Resolving the Crisis in Air Traffic Control Funding
Publication Date: May 2005
Publisher(s): Reason Foundation
The air traffic control (ATC) system is faced with a major funding crisis, which puts at risk ambitious plans to double or triple the system's capacity over the next 20 years. Based on the recommendations of the National Civil Aviation Review Commission (known generally as the Mineta Commission), Congress authorized the reorganization of the air traffic control functions of the Federal Aviation Administration into a performance-based organization. The new Air Traffic Organization (ATO) was formally launched early in 2004, headed by former airline executive Russell Chew. But the high hopes for faster and more cost-effective modernization, and for productivity gains, are now at serious risk, with consequences for all of aviation. Just over a year after the start-up of the reorganized ATO, its ability to modernize the system is seriously threatened.

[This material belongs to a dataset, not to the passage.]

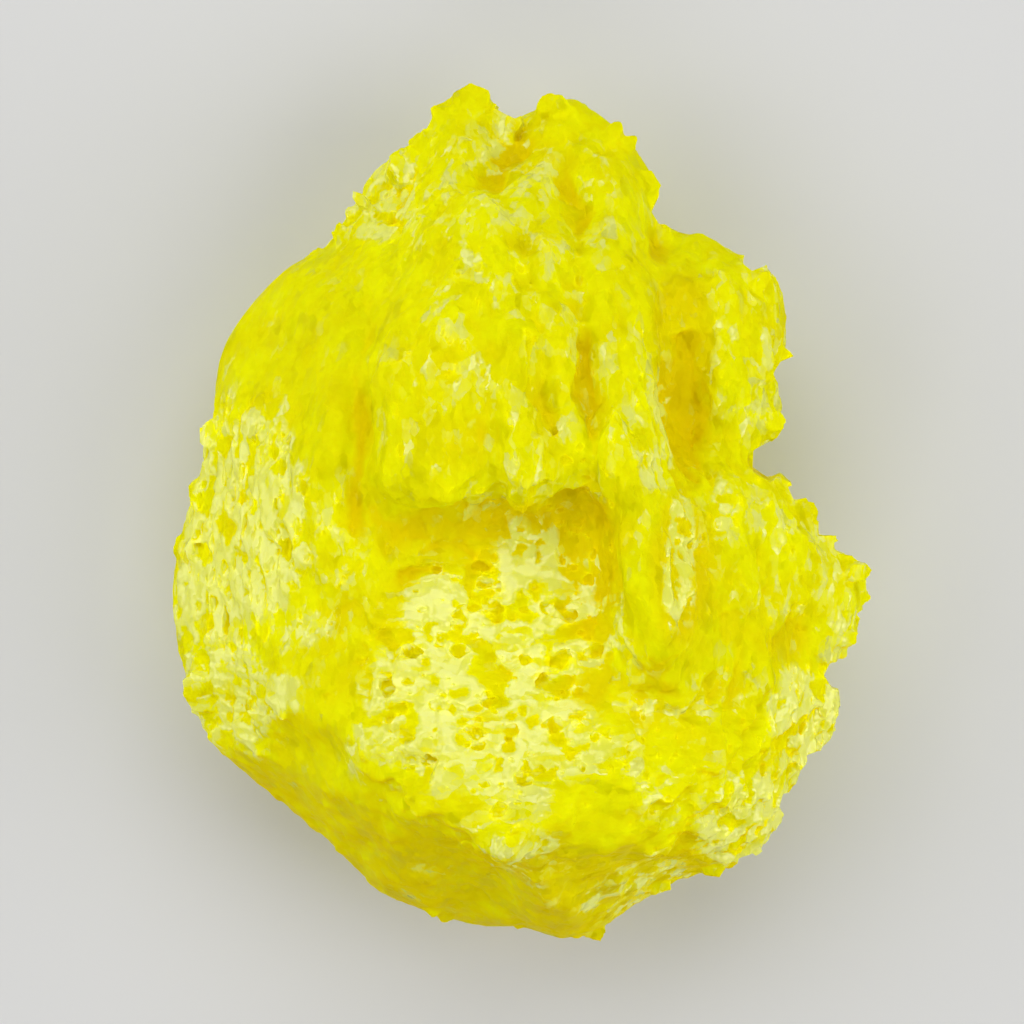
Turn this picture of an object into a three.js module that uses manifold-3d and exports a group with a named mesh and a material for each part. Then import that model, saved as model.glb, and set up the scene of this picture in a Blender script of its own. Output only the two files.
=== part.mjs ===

This study recommends that Congress make the ATO a self-supporting unit of the FAA, by authorizing it to charge aviation users directly for its services. The ATO would also be authorized to raise money for capital spending (modernization) by issuing long-term revenue bonds in the capital markets. The FAA's safety regulation and miscellaneous other functions would still be supported, as they are now, by $2 billion per year of general fund monies. And the airport grants program (AIP) could be continued at its current size by a modest tax on airline tickets and cargo waybills (in the vicinity of 1 percent).